DICK KING-SMITH, who lived and worked in the West Country all his life, is a great favourite with children, especially those who love animals.  His book, “The Sheep Pig”, published in 1983, won the Guardian Children’s Fiction Prize in 1984, and in 1995 became a very popular film as “Babe”.  Several of his other books have been televised or made into films, and he also presented a feature on animals on TV-AM’s children's programme “Rub a Dub Dub.”  He was a teacher for many years and wrote over a hundred books.  He died in Bath in 2011, aged 88.

JEFF KINNEY, born 1971, is an American cartoonist, producer and author of children's books, his most famous being his “Wimpy Kid” series.  In January 1998, he came up with the idea of a middle-school weakling named Greg Heffley, who writes illustrated stories about his personal life.
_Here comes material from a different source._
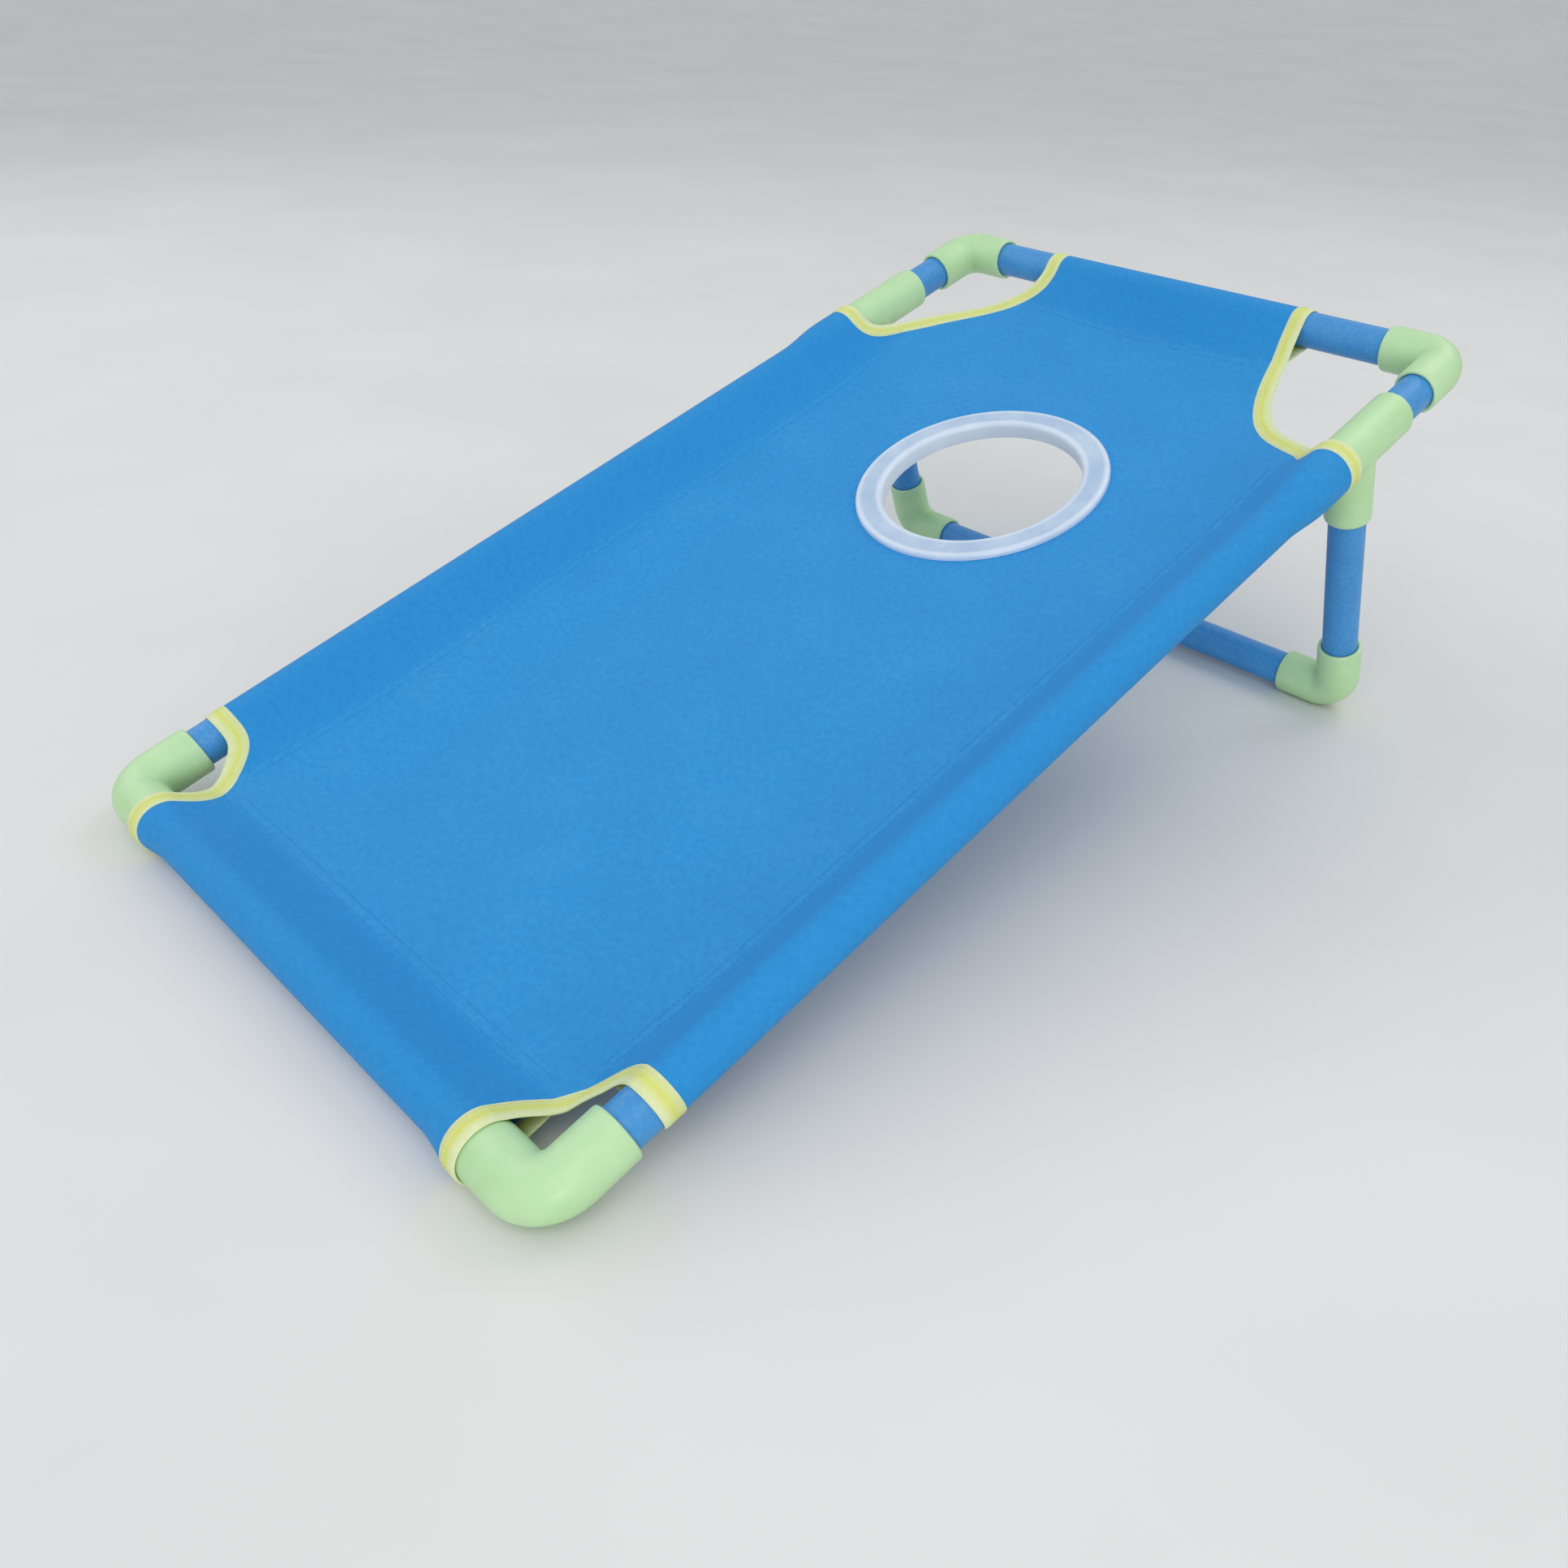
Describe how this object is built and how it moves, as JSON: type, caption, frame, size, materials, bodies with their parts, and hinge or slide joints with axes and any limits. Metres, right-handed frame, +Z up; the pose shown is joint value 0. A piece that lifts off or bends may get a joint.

In May 2004 he released an online version of the story, titled Diary of a Wimpy Kid.  It became an immediate hit, and the website made daily entries until June 2005, but it wasn’t until 2006 that he signed a multi-book deal with a New York Publisher to turn “Diary of a Wimpy Kid” into a print series.  The first printed version was published in 2007, and since then thirteen further Wimpy Kid books have been released.  He is also a writer and designer of online games.

Next month I'll be talking about the L's.


Sue Bursztynski said...

Wow! There are some amazing Ks out there!

Sue Purkiss said...

Yes - some outstanding Ks!

Penny Dolan said...

It's always interesting to see which authors and books appear next in your alphabet, Lynne.